TASK INSTRUCTIONS: Locate every line in the material below that has the word "scene". Copy each of those lines.

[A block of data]
━━━

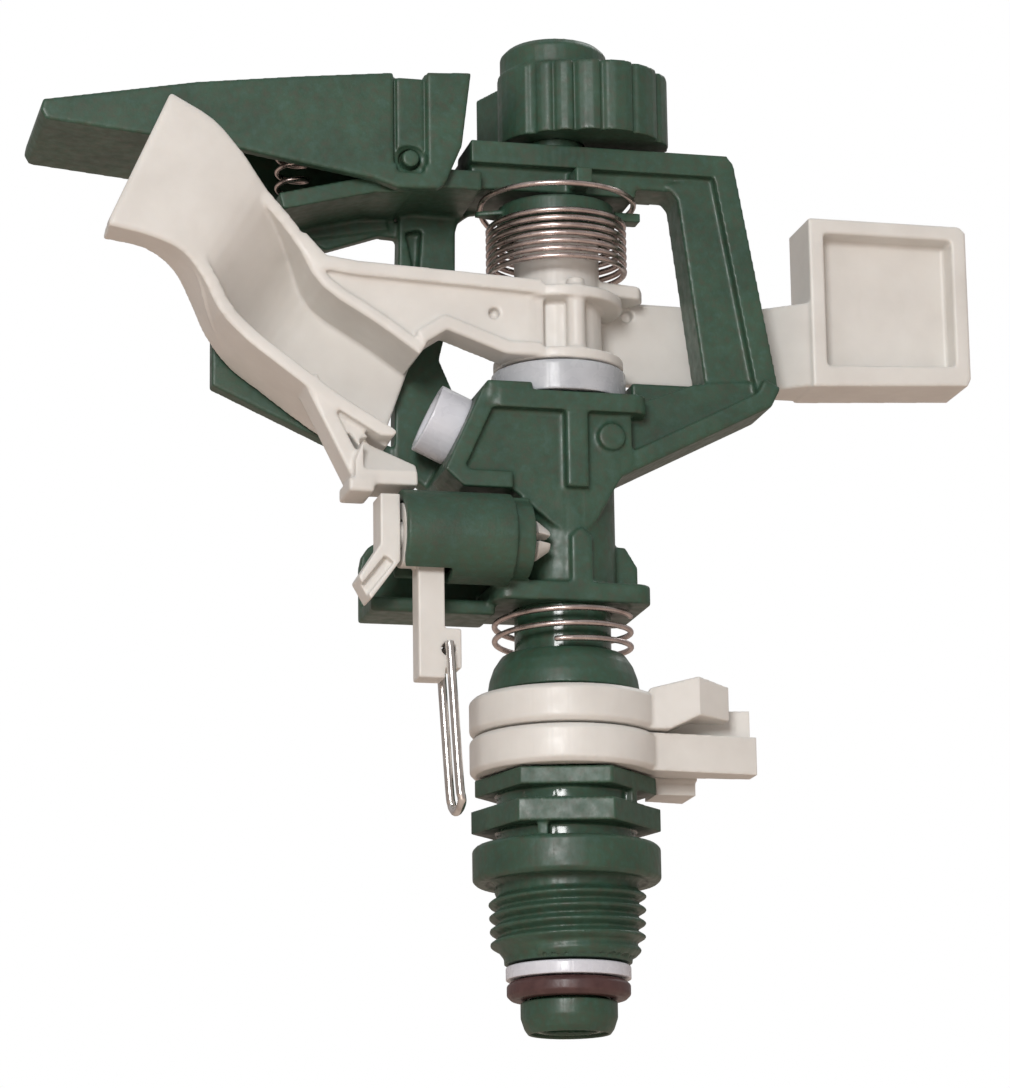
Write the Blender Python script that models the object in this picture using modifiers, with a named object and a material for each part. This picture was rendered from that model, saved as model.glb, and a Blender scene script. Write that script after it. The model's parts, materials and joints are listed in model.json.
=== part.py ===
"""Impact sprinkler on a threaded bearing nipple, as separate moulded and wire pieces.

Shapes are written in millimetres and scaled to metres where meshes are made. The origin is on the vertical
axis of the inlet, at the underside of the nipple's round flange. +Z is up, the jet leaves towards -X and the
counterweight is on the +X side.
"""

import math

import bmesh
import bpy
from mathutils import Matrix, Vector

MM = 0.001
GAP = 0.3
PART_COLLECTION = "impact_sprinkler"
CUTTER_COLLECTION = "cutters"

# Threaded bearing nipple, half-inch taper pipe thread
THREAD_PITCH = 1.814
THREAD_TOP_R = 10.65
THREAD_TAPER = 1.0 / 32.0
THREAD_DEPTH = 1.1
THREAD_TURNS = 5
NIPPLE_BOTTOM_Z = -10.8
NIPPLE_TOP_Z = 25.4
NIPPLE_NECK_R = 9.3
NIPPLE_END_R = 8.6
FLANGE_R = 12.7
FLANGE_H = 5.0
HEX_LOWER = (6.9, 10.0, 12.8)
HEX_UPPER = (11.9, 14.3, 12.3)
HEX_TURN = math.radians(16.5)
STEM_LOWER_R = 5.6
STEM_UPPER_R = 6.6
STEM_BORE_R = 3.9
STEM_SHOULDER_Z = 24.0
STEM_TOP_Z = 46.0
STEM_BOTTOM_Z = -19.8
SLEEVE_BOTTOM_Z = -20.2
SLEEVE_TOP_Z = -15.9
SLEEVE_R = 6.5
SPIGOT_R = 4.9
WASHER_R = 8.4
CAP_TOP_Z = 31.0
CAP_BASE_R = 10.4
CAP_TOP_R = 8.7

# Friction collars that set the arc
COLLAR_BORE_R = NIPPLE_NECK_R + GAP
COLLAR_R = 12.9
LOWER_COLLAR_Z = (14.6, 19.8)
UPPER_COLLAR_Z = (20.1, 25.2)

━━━

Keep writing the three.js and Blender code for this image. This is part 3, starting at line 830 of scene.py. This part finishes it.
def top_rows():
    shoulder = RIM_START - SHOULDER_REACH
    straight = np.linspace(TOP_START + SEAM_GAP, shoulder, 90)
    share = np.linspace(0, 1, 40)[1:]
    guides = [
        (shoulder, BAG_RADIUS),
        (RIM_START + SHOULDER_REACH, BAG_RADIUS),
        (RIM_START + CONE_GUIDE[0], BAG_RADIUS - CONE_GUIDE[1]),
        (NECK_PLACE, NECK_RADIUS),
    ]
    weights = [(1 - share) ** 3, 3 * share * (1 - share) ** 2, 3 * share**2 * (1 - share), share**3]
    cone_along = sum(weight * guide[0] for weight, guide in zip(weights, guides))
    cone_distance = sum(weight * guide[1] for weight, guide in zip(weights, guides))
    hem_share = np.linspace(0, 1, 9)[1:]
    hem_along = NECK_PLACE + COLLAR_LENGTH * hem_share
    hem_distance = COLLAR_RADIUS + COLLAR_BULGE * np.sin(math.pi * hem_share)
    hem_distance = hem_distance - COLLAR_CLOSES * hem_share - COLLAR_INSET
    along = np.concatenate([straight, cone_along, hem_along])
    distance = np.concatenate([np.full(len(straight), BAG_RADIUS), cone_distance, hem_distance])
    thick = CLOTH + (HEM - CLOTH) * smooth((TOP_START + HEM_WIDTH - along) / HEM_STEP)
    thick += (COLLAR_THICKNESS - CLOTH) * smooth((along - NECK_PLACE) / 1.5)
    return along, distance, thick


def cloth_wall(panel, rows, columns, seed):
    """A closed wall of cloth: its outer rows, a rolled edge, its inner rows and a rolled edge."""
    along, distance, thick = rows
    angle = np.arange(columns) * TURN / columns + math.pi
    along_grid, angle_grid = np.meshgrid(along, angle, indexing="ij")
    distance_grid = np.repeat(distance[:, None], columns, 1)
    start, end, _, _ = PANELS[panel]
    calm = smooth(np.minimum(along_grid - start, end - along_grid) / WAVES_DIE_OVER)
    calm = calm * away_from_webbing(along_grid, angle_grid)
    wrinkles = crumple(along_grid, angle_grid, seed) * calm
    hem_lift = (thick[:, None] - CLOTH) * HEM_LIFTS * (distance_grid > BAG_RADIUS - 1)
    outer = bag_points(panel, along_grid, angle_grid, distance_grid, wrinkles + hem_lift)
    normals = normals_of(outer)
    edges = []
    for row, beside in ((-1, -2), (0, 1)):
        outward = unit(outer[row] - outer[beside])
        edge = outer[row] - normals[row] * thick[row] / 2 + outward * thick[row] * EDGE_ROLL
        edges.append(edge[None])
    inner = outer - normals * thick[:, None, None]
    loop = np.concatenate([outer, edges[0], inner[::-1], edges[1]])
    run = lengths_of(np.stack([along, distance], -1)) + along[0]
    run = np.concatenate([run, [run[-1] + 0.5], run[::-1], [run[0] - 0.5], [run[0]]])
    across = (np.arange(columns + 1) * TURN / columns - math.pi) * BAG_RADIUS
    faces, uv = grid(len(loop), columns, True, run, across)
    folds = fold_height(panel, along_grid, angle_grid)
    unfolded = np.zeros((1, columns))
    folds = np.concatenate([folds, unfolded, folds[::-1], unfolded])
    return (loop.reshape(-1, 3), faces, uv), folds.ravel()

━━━

CORRECT OUTPUT:
Write the Blender Python script that models the object in this picture using modifiers, with a named object and a material for each part. This picture was rendered from that model, saved as model.glb, and a Blender scene script. Write that script after it. The model's parts, materials and joints are listed in model.json.
Keep writing the three.js and Blender code for this image. This is part 3, starting at line 830 of scene.py. This part finishes it.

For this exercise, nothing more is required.